The task. Copy nothing but the lines below running from the line containing "Keep writing the" through the line containing "return loop", both end lines included.
--------------------------------
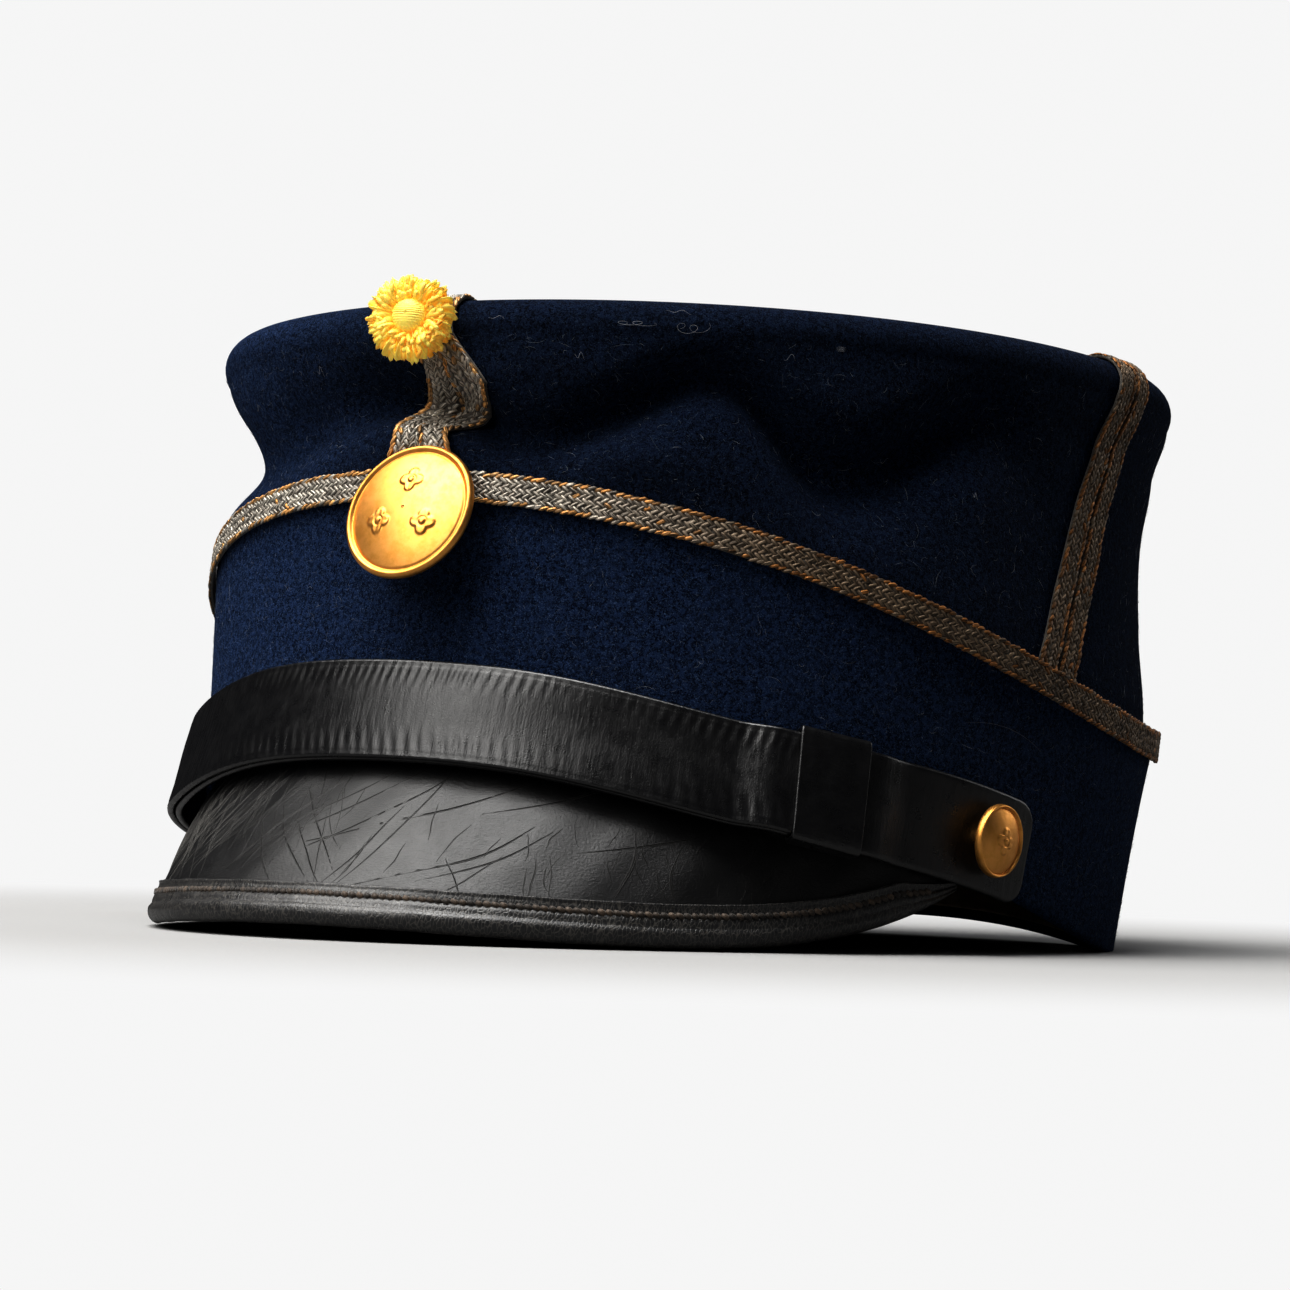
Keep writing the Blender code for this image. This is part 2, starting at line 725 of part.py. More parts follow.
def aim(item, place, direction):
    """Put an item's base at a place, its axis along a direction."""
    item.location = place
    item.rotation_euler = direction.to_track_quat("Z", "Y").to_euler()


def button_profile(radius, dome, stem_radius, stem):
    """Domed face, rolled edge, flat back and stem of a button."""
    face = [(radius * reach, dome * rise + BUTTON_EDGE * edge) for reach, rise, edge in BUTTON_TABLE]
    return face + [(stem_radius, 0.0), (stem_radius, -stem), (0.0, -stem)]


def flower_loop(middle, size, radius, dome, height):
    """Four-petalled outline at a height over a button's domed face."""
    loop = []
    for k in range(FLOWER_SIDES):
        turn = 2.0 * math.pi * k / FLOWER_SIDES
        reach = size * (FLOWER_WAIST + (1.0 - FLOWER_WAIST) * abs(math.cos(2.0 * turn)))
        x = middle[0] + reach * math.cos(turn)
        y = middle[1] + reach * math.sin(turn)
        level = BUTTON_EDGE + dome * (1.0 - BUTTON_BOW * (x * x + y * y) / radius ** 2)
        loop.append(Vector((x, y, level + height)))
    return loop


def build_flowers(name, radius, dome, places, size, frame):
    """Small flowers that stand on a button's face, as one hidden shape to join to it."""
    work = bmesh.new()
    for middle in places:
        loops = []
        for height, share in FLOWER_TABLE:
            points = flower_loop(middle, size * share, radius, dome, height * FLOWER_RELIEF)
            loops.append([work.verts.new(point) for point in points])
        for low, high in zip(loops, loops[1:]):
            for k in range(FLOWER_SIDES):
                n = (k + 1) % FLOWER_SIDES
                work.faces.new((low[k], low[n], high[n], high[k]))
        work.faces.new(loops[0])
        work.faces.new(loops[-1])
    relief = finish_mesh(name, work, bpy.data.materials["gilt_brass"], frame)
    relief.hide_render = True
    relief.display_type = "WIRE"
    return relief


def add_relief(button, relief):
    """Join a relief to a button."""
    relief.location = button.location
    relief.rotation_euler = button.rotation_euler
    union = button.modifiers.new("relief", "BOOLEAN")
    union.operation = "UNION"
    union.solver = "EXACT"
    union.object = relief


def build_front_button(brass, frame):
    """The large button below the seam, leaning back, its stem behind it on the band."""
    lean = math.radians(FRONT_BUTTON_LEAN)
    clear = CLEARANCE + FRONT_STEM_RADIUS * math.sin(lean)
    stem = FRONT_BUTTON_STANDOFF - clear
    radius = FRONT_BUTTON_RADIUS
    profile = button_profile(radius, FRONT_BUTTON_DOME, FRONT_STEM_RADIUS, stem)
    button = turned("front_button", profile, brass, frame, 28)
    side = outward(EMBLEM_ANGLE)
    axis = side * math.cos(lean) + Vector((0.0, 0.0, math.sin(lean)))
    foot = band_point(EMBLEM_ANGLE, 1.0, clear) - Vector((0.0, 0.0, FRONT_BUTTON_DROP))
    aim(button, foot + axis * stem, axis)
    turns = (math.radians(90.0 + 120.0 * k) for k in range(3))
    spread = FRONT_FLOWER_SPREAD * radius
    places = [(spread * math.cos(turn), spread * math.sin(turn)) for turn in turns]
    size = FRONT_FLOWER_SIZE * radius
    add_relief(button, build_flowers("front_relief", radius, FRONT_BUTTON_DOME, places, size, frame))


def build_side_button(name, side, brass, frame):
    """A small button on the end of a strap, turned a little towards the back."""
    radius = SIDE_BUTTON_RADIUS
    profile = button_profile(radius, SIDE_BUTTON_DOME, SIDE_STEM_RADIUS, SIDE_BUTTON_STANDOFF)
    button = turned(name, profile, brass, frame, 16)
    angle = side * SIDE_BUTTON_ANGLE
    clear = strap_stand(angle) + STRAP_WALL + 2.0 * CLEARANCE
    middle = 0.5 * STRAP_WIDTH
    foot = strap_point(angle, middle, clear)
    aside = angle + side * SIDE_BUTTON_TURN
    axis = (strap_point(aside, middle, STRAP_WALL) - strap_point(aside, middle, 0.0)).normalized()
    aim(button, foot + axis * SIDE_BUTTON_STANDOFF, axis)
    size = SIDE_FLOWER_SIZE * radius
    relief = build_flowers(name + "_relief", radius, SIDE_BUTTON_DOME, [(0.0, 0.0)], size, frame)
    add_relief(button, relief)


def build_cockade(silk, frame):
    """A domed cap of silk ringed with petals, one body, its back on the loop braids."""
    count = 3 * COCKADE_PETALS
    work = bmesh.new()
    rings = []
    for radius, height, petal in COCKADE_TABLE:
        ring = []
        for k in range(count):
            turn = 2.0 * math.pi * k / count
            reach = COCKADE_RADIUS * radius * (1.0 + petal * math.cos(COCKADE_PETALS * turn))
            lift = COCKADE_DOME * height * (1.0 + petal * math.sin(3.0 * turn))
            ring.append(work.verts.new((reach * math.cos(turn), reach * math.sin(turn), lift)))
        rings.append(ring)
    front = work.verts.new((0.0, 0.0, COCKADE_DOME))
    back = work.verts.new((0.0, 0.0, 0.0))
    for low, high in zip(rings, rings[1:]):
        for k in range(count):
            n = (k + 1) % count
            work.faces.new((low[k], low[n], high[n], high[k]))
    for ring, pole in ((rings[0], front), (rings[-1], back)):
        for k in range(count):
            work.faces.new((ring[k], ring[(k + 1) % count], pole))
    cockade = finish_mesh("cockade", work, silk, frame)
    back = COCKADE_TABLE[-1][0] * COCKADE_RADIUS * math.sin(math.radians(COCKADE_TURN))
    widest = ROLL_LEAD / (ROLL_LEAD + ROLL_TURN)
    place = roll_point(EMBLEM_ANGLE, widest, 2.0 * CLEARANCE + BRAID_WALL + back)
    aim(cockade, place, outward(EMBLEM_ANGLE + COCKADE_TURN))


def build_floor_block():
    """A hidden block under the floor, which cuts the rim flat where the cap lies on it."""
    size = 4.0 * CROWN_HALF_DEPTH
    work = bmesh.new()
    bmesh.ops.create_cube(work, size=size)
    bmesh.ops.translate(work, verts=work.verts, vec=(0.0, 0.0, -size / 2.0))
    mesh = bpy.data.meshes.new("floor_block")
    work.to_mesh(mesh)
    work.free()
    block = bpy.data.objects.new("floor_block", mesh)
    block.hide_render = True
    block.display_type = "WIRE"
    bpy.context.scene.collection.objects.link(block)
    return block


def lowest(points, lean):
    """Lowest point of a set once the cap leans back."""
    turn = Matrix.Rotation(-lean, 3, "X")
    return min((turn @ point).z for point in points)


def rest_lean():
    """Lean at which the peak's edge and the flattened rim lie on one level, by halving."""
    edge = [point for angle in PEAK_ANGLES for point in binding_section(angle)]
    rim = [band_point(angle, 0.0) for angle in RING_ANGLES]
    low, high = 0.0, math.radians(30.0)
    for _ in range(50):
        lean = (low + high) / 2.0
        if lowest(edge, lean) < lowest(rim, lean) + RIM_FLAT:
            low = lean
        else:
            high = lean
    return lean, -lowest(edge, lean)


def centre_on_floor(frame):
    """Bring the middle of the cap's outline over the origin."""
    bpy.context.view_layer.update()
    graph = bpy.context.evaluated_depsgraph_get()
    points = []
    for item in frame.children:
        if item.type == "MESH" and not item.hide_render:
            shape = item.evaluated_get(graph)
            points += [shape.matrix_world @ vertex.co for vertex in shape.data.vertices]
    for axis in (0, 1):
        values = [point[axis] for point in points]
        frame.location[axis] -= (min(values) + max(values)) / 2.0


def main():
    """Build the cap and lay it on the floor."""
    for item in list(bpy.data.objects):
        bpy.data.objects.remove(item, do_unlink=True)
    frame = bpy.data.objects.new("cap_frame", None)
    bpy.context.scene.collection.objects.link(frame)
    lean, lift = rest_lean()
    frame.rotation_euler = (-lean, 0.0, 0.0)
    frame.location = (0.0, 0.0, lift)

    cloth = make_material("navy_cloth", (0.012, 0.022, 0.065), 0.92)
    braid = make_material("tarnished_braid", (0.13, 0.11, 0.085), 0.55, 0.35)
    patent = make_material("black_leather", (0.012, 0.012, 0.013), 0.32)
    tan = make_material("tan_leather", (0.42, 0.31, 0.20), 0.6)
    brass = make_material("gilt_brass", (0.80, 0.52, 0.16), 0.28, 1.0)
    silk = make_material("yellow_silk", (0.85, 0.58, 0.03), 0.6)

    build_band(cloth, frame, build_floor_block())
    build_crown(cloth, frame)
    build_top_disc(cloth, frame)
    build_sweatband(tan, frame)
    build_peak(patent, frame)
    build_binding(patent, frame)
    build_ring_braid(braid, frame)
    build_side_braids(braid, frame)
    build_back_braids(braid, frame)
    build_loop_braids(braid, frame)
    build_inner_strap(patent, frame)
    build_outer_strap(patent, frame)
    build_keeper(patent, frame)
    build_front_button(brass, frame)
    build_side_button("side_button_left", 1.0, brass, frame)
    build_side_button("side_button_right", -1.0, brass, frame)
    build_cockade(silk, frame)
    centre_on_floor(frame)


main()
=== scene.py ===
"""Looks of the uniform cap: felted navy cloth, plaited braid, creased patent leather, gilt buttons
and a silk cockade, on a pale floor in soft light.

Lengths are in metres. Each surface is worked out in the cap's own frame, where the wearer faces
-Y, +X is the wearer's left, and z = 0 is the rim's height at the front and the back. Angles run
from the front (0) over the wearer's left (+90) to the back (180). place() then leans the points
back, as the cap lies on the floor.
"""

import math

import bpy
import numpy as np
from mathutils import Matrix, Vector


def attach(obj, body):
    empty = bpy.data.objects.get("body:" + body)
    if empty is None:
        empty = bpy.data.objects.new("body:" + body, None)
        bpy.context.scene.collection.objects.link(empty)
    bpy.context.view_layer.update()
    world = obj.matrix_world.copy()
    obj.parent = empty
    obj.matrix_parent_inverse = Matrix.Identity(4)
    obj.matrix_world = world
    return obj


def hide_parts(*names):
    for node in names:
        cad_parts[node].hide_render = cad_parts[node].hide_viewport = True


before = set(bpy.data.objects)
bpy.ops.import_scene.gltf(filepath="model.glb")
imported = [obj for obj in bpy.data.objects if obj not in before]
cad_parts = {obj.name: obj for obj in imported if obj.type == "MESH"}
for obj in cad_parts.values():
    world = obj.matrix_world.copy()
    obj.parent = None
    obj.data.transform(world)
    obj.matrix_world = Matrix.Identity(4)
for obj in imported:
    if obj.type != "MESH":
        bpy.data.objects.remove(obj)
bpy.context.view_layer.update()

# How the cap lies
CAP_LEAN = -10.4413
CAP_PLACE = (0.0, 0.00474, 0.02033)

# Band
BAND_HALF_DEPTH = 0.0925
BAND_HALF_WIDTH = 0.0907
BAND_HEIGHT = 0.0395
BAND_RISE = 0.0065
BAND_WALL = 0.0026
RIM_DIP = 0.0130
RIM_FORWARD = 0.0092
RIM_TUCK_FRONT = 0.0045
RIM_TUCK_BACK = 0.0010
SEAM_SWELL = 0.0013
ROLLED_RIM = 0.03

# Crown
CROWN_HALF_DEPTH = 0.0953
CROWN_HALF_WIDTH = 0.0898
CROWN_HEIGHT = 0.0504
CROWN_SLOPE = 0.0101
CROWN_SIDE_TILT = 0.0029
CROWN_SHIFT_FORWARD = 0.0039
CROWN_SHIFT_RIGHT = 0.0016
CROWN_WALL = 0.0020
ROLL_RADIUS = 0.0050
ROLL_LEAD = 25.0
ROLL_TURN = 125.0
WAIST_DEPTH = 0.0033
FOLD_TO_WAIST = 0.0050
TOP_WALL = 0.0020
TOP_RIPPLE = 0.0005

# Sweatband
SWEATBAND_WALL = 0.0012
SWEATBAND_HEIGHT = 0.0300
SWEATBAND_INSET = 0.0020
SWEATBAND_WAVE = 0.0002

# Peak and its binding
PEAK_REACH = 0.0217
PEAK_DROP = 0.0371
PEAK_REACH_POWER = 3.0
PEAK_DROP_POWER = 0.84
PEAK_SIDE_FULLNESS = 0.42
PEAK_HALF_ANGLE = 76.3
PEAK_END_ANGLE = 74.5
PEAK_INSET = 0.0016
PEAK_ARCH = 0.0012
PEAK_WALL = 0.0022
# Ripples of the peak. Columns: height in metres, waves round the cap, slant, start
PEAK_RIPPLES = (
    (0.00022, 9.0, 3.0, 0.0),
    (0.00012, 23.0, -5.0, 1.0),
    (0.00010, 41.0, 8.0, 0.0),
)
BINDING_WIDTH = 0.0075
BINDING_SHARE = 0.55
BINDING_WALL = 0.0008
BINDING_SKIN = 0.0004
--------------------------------
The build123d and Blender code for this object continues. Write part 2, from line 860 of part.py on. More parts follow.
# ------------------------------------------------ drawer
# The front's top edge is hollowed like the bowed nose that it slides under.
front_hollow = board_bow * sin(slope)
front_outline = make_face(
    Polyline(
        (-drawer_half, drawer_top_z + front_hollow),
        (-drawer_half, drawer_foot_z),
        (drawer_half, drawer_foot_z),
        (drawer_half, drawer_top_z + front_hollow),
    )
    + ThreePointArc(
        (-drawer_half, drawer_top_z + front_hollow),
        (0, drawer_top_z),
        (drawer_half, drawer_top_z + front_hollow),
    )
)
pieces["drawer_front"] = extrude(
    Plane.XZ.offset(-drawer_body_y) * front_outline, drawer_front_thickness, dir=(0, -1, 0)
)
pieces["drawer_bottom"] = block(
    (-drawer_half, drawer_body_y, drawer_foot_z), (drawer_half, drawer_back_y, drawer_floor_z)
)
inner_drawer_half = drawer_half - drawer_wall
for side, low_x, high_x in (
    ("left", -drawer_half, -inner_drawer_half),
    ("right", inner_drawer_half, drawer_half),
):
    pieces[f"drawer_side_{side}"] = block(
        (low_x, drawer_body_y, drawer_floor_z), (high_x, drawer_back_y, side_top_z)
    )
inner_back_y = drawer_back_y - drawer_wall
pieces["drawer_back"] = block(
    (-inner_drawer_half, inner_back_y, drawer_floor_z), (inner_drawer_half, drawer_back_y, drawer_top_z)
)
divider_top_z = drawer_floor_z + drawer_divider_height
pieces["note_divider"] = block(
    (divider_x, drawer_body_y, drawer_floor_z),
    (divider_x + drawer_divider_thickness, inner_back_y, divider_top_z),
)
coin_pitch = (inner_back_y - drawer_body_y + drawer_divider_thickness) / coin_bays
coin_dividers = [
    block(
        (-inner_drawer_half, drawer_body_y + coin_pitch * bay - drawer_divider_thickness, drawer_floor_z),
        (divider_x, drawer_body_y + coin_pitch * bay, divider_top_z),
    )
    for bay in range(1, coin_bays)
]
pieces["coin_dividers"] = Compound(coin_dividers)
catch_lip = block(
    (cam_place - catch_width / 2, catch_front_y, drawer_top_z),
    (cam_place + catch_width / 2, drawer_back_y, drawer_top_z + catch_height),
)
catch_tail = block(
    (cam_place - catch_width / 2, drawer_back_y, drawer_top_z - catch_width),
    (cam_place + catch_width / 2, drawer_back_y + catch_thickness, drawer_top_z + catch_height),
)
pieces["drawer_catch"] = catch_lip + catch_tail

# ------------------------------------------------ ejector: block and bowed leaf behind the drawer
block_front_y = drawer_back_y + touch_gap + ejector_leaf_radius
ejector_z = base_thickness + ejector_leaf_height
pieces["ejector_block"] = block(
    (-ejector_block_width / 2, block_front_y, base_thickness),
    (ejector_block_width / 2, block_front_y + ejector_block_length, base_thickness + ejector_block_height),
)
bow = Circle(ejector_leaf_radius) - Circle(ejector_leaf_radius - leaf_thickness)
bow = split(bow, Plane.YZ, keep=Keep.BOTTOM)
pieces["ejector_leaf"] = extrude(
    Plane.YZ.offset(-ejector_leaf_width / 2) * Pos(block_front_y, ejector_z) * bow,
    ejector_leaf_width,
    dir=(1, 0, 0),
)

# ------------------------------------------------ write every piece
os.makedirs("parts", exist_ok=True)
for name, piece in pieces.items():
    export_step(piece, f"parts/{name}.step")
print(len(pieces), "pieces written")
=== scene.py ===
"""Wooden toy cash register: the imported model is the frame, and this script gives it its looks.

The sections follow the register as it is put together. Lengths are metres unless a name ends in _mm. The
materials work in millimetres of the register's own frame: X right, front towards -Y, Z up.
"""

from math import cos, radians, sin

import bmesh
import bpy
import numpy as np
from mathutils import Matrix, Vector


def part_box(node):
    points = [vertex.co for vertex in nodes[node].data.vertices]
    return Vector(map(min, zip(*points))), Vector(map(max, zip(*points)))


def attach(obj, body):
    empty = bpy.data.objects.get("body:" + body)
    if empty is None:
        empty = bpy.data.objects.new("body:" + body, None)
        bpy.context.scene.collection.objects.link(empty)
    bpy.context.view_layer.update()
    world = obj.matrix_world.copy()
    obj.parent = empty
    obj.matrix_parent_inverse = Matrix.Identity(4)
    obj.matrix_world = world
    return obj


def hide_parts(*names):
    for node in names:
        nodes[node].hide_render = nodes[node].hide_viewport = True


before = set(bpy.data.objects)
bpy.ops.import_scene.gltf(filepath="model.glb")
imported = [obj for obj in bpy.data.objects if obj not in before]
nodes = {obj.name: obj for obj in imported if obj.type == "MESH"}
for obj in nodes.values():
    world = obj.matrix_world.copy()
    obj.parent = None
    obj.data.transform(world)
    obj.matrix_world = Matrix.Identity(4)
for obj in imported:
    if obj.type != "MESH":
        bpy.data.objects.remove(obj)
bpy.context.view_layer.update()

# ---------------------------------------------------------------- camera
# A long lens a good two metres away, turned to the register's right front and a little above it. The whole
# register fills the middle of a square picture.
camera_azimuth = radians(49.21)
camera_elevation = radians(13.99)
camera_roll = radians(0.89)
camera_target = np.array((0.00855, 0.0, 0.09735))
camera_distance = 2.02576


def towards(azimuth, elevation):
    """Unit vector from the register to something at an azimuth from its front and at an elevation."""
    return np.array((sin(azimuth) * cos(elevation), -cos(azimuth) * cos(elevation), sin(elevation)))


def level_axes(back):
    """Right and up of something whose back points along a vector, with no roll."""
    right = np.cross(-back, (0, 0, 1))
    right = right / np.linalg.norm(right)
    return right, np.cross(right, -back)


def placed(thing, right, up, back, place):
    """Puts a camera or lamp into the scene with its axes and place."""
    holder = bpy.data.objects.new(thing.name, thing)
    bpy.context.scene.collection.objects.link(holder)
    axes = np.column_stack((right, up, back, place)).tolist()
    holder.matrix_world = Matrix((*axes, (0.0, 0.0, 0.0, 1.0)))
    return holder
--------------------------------
Final result.
Keep writing the Blender code for this image. This is part 2, starting at line 725 of part.py. More parts follow.
def aim(item, place, direction):
    """Put an item's base at a place, its axis along a direction."""
    item.location = place
    item.rotation_euler = direction.to_track_quat("Z", "Y").to_euler()


def button_profile(radius, dome, stem_radius, stem):
    """Domed face, rolled edge, flat back and stem of a button."""
    face = [(radius * reach, dome * rise + BUTTON_EDGE * edge) for reach, rise, edge in BUTTON_TABLE]
    return face + [(stem_radius, 0.0), (stem_radius, -stem), (0.0, -stem)]


def flower_loop(middle, size, radius, dome, height):
    """Four-petalled outline at a height over a button's domed face."""
    loop = []
    for k in range(FLOWER_SIDES):
        turn = 2.0 * math.pi * k / FLOWER_SIDES
        reach = size * (FLOWER_WAIST + (1.0 - FLOWER_WAIST) * abs(math.cos(2.0 * turn)))
        x = middle[0] + reach * math.cos(turn)
        y = middle[1] + reach * math.sin(turn)
        level = BUTTON_EDGE + dome * (1.0 - BUTTON_BOW * (x * x + y * y) / radius ** 2)
        loop.append(Vector((x, y, level + height)))
    return loop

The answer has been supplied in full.